What I Want My Work to Stand For

When I look ahead, I want my work to stand for a few things.

I want it to stand for technical depth, but not technical isolation.
I want it to stand for geospatial thinking that leads to better decisions.
I want it to stand for climate-tech products that are accessible and credible.
I want it to stand for venture-building that begins with real problems, not just interesting tools.
And I want it to stand for building platforms that people can return to because they are genuinely useful.

This matters to me because I do not want to build products that are briefly interesting and quickly forgotten. I want to build products that earn trust over time.

Looking Ahead

The next stage of my work is less about proving that I can build technical systems and more about building ventures that bring those capabilities together in a stronger product form.

That means continuing to develop climate-tech platforms with clearer market relevance. It means refining products around actual user pain points. It means balancing technical depth with founder discipline. And it means thinking carefully about where geospatial innovation can create lasting value in climate resilience, drought intelligence, and environmental decision support.

I see this as a long-term direction, not a short-term experiment.

Recognition is encouraging, but the more important question is what comes next.

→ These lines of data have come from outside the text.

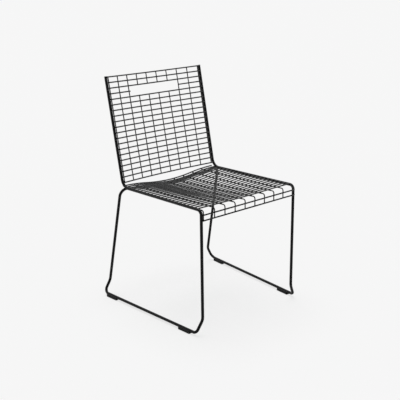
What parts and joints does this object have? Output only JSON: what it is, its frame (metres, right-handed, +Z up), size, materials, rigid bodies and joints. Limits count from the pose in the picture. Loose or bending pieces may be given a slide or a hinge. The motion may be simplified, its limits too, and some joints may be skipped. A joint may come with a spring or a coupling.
{
  "type": "wire mesh dining chair",
  "caption": "Black steel wire mesh chair: bent rod side frames on a flared sled base, dished mesh seat with a turned-down front, bowed mesh backrest with a hand slot",
  "frame": {"origin": "centre of the chair's footprint box, on the floor", "axes": "+Z up, the chair faces -Y, the viewer's left seen from the front is -X, the chair is mirrored about X = 0"},
  "size_m": [0.559, 0.5455, 0.818],
  "materials": {
    "frame_steel": "black powder coat on steel rod",
    "mesh_steel": "black powder coat on steel wire",
    "glide_plastic": "moulded black plastic"
  },
  "bodies": {
    "root": {"apron_wire_lower": "mesh_steel", "apron_wire_upper": "mesh_steel", "back_cross_wire_01": "mesh_steel", "back_cross_wire_02": "mesh_steel", "back_cross_wire_03": "mesh_steel", "back_cross_wire_04": "mesh_steel", "back_cross_wire_05": "mesh_steel", "back_cross_wire_06": "mesh_steel", "back_cross_wire_07": "mesh_steel", "back_cross_wire_08": "mesh_steel", "back_cross_wire_09": "mesh_steel", "back_cross_wire_10": "mesh_steel", "back_cross_wire_11": "mesh_steel", "back_cross_wire_12": "mesh_steel", "back_cross_wire_13": "mesh_steel", "back_cross_wire_14": "mesh_steel", "back_cross_wire_15": "mesh_steel", "back_cross_wire_16": "mesh_steel", "back_cross_wire_17": "mesh_steel", "back_cross_wire_18": "mesh_steel", "back_cross_wire_19": "mesh_steel", "back_cross_wire_20": "mesh_steel", "back_edge_wire_left": "mesh_steel", "back_edge_wire_right": "mesh_steel", "back_vertical_wire_1": "mesh_steel", "back_vertical_wire_2": "mesh_steel", "back_vertical_wire_3": "mesh_steel", "back_vertical_wire_4": "mesh_steel", "back_vertical_wire_5": "mesh_steel", "back_vertical_wire_6": "mesh_steel", "back_vertical_wire_7": "mesh_steel", "back_vertical_wire_8": "mesh_steel", "glide_front_left": "glide_plastic", "glide_front_right": "glide_plastic", "glide_rear_left": "glide_plastic", "glide_rear_right": "glide_plastic", "seat_cross_wire_pair_01": "mesh_steel", "seat_cross_wire_pair_02": "mesh_steel", "seat_cross_wire_pair_03": "mesh_steel", "seat_cross_wire_pair_04": "mesh_steel", "seat_cross_wire_pair_05": "mesh_steel", "seat_cross_wire_pair_06": "mesh_steel", "seat_cross_wire_pair_07": "mesh_steel", "seat_cross_wire_pair_08": "mesh_steel", "seat_cross_wire_pair_09": "mesh_steel", "seat_cross_wire_pair_10": "mesh_steel", "seat_cross_wire_pair_11": "mesh_steel", "seat_edge_wire_left": "mesh_steel", "seat_edge_wire_right": "mesh_steel", "seat_long_wire_1": "mesh_steel", "seat_long_wire_2": "mesh_steel", "seat_long_wire_3": "mesh_steel", "seat_long_wire_4": "mesh_steel", "seat_long_wire_5": "mesh_steel", "seat_long_wire_6": "mesh_steel", "seat_long_wire_7": "mesh_steel", "seat_long_wire_8": "mesh_steel", "seat_rear_stretcher": "frame_steel", "side_frame_left": "frame_steel", "side_frame_right": "frame_steel"}
  },
  "joints": []
}
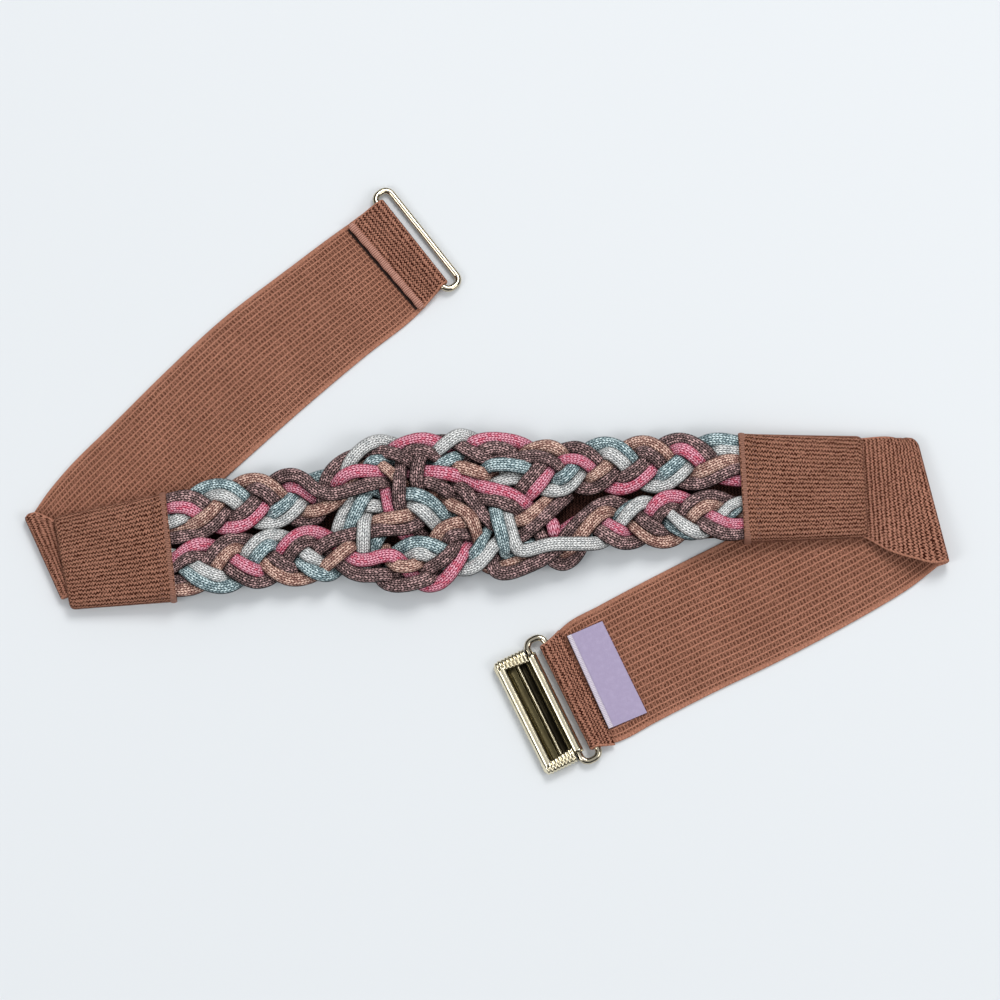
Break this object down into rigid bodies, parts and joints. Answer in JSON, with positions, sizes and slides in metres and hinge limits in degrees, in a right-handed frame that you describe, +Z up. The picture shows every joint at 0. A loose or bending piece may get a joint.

For me, what comes next is deeper founder work, stronger product thinking, and a more deliberate effort to build climate-tech ventures that can grow, matter, and endure.

Closing Thoughts

Geo100 is meaningful to me not only because it reflects past work, but because it connects to future direction.

It reminds me that the work I want to do is not only about technology. It is about leadership, product vision, and building better climate-tech platforms for the years ahead. It is about creating ventures that combine geospatial intelligence, modern infrastructure, and real usability in ways that matter to real users.

That is the kind of work I want to build.

And that is the kind of founder I want to become.